Motorcycle Helmet Designs

Full face, modular and open face helmets

Full face helmets unsurprisingly have the highest structural integrity, but modular helmets come close. Certified modular helmets are still not legal or meant to be ridden while open, because they were tested closed! Open face helmets clearly won’t help much if you fly face first onto a concrete curb, but that’s your choice if you prefer design over common sense. They also provide much less wind (and bug) protection, hence no riders use them apart from Italian city scootabouts.

D-Ring or quick release clip straps

D-ring straps need to be tightened every time whereas quick-release straps provide the same tightness and comfort every time after their initial adjustment. Quick release clips (unlike d-rings) can be operated with gloves on. Even though quick release straps may be more convenient for everyday use, d-ring straps are considered safer and required to have by some circuits for track day use.

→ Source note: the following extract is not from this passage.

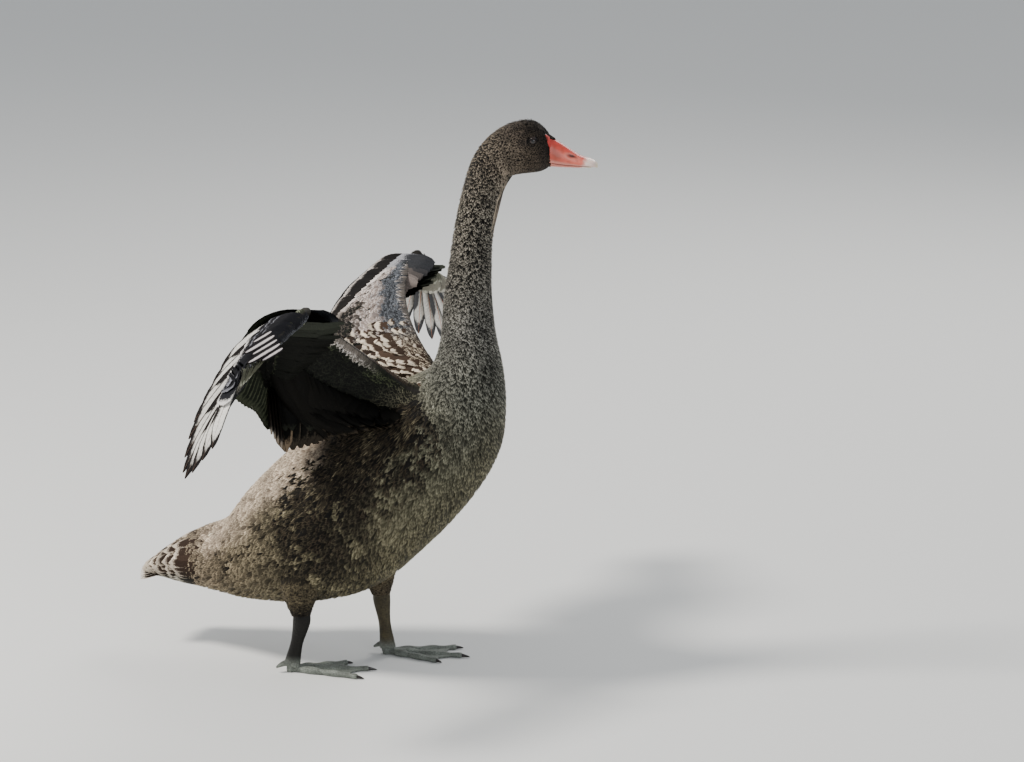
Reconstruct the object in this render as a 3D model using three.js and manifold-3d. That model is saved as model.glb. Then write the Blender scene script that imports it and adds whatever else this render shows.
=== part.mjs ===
// A young black swan, life size, standing with half-raised wings and its neck upright.
// Millimetres. The bird faces +X, its left side is +Y and the floor is z = 0.
import * as THREE from "three";
import { mergeVertices } from "three/addons/utils/BufferGeometryUtils.js";
import Module from "manifold-3d";

const wasm = await Module();
wasm.setup();

// Driving sizes.
const GAP = 0.3; // between nodes that touch
const VANE_THICKNESS = 0.9;
const HEAD_TURN = 20; // degrees the head looks to its left
const AROUND = 22; // sides of the trunk, neck and head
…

Motorcycle Helmet Features

Modern motorcycle helmets can have a variety of features integrated from a sunshade to cameras, bluetooth headset or even HUD (head-up display). What features You need in a helmet comes down to what You use your motorcycle for. For track days all you need is a quality full face helmet, but for delivering pizzas you are probably better off with a modular helmet with bluetooth connectivity.

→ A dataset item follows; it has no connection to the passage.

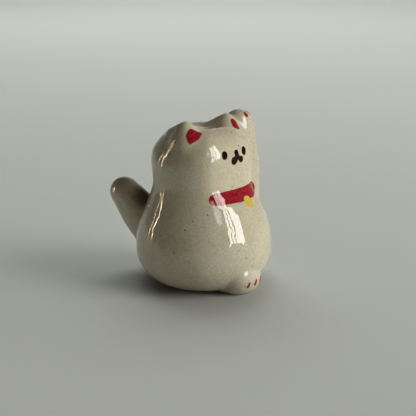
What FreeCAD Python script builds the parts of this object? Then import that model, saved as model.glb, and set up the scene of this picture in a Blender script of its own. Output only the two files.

Visors are easily replaceable and while tinted ones may look cooler, they are far less practical than a helmet with an internal sunshade. The dropdown internal sun visor can be operated with a slider found on the top or side of the helmet while riding. Pinlock anti-fog visor inserts also worth mentioning while talking about practicality.

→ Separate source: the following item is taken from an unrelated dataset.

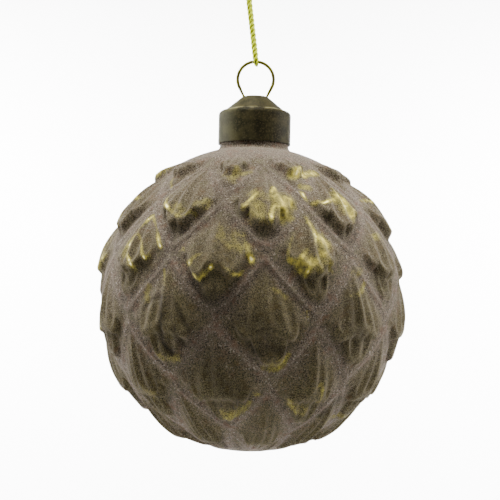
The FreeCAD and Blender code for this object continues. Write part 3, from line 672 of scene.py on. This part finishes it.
def flocked_glass(tree, place):
    """Glass coated with fine mauve-brown flock, thin over the leaves and worn through to gold.

    The flock scatters light without a highlight, in pale, pink and dark specks. Leaves show
    olive bronze through it, hollows below the lobes carry painted shade, and the marked places
    are worn to gold, which alone has some shine; the brightest of them carry a painted highlight
    in near-white gold. Real flock is finer than a tenth of a millimetre; its grains are drawn at
    0.24 mm, so that they show.
    """
    sizes = [(0.24, 2.0, 0.7), (0.45, 1.0, 0.5), (1.2, 1.0, 0.5), (2.4, 2.0, 0.6), (8.0, 3.0, 0.6)]
    grain, speck, broken, tint, cloud = (
        add(tree, NOISE, {"Vector": place, "Scale": 1 / (size * MM), "Detail": detail, "Roughness": rough})
        for size, detail, rough in sizes
    )
    face, rim, hollow_shade, gilt_and_glint, stroke_shade = (
        add(tree, STORED, {}, "Fac", attribute_name=name)
        for name in ("face", "rim", "hollow_shade", "gilt_and_glint", "stroke_shade")
    )
    # The flock itself, a little paler on the rims
    flock = layered(tree, linear("#1f1a13"), [
        (grain, 0.34, 0.66, 1.0, "#6a5f50"),
        (speck, 0.6, 0.72, 0.6, "#92887b"),
        (tint, 0.52, 0.75, 0.5, "#54392b"),
        (tint, 0.46, 0.3, 0.35, "#4c4a30"),
    ])
    paler = add(tree, MATHS, {0: rim, 1: 0.08}, operation="MULTIPLY")
    flock = add(tree, MIX, {0: paler, 6: flock, 7: linear("#7d7062")}, 2, data_type="RGBA")
    # The bronze under it shows where the flock is thin, and more so below the ball's middle
    bronze = layered(tree, linear("#1f1b0d"), [
        (grain, 0.34, 0.66, 1.0, "#585030"),
        (tint, 0.45, 0.7, 0.5, "#3a3614"),
    ])
    uneven = add(tree, MATHS, {0: cloud, 1: 0.9}, operation="MULTIPLY")
    thin = add(tree, MATHS, {0: face, 1: 0.6, 2: uneven}, operation="MULTIPLY_ADD")
    height = add(tree, AXES, {"Vector": place}, "Z")
    lower = {"Value": height, "From Min": -30 * MM, "From Max": -62 * MM, "To Min": 0.34, "To Max": 0.76}
    most = add(tree, STEP, lower, interpolation_type="SMOOTHSTEP")
    coat = layered(tree, flock, [(thin, 0.45, 1.0, most, bronze)])
    # Painted shade: hollows, grooves and the shade strokes are darkened towards near-black
    shade = {"Value": hollow_shade, "From Min": 0.2, "From Max": 0.9, "To Max": 0.14}
    shade = add(tree, STEP, shade, interpolation_type="SMOOTHSTEP")
    shade = add(tree, MATHS, {0: shade, 1: stroke_shade}, operation="ADD", use_clamp=True)
    shade = add(tree, MATHS, {0: shade, 1: 0.76}, operation="MULTIPLY")
    coat = add(tree, MIX, {0: shade, 6: coat, 7: linear("#0e0a06")}, 2, data_type="RGBA")
    # Rubbed places go from olive over gold to a painted highlight in near-white gold, with ragged edges
    broken = add(tree, MATHS, {0: broken, 1: 0.8, 2: 0.6}, operation="MULTIPLY_ADD")
    ragged = add(tree, MATHS, {0: tint, 1: 0.44, 2: -0.495}, operation="MULTIPLY_ADD")
    ragged = add(tree, MATHS, {0: grain, 1: 0.55, 2: ragged}, operation="MULTIPLY_ADD")
    rub_and_glint = add(tree, MATHS, {0: gilt_and_glint, 1: broken, 2: ragged}, operation="MULTIPLY_ADD")
    olive = layered(tree, linear("#38331a"), [(grain, 0.34, 0.66, 1.0, "#7a7140")])
    gold = layered(tree, linear("#857c34"), [(tint, 0.35, 0.7, 1.0, "#c2b24c")])
    colour = layered(tree, coat, [
        (rub_and_glint, 0.12, 0.4, 1.0, olive),
        (rub_and_glint, 0.36, 0.95, 1.0, gold),
        # Painted highlight: the strongest places turn near-white gold
        (rub_and_glint, 0.84, 1.16, 1.0, "#fff4ac"),
    ])
    bright = {"Value": rub_and_glint, "From Min": 0.36, "From Max": 0.95}
    bright = add(tree, STEP, bright, interpolation_type="SMOOTHSTEP")
    left = add(tree, MATHS, {0: bright, 1: -0.7, 2: 1.0}, operation="MULTIPLY_ADD")
    grit = add(tree, MATHS, {0: grain, 1: left}, operation="MULTIPLY")
    return {
        "Base Color": colour,
        "Metallic": add(tree, MATHS, {0: bright, 1: 0.25}, operation="MULTIPLY"),
        "Roughness": add(tree, MATHS, {0: bright, 1: -0.45, 2: 0.95}, operation="MULTIPLY_ADD"),
        "Normal": add(tree, BUMP, {"Height": grit, "Distance": 0.13 * MM, "Strength": 0.8}),
        "Specular IOR Level": 0.15,
        "Sheen Weight": 0.12,
        "Sheen Roughness": 0.5,
        "Sheen Tint": linear("#cfc0b4"),
    }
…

Bluetooth headsets and intercoms

Very few helmets come with integrated bluetooth headset, while some are intercom-ready, meaning there are recesses for speakers, microphone and even the intercom-unit as well. Motorcycle bluetooth headsets and intercoms are designed to fit a wide variety of helmets, not just the ones built to suit them.

Head-up displays

Motorcycle HUDs are rare and even more rarely integrated directly into the helmet itself. NUVIZ was a promising solution to satisfy a modern rider’s needs with taking videos, photos, accessing music, phone contacts and projecting satnav instruction, speed and other useful live information in a head-up display while riding... until October 2019 when these products suddenly stopped functioning due to expired licenses.

Integrated cameras

It is still quite a new, uncommon feature that some start-up companies are promising to deliver, but failing to break ground due to the really high costs and the questionable necessity for such an aid. They aim to provide a full rear and blind-spot view in real time.

Helmet fitting

Try before you buy: the correct size doesn’t automatically mean a comfortable fit. The helmet should be tight enough for you not to be able to twist your head sideways inside while someone else is holding onto it, but not too tight to give you headaches. Different makes will fit head shapes differently, so for some customers Shoei or HJC helmets will always fit better than Arai or vice-versa hence sticking to brand. Some manufacturers, like Scorpion integrate a manual air-pump in some models to inflate an air pillow to provide a customisable fit. Sizing between different models can differ even with the same manufacturer.


Always buy a brand new, certified full face or modular helmet made of quality polycarbonate, fibreglass or carbon fibre suitable to your budget from a known retailer. Replace your helmet after an accident, drop or after 5 years as the shell materials compress and won’t provide the same protection. Cut the straps off when throwing away.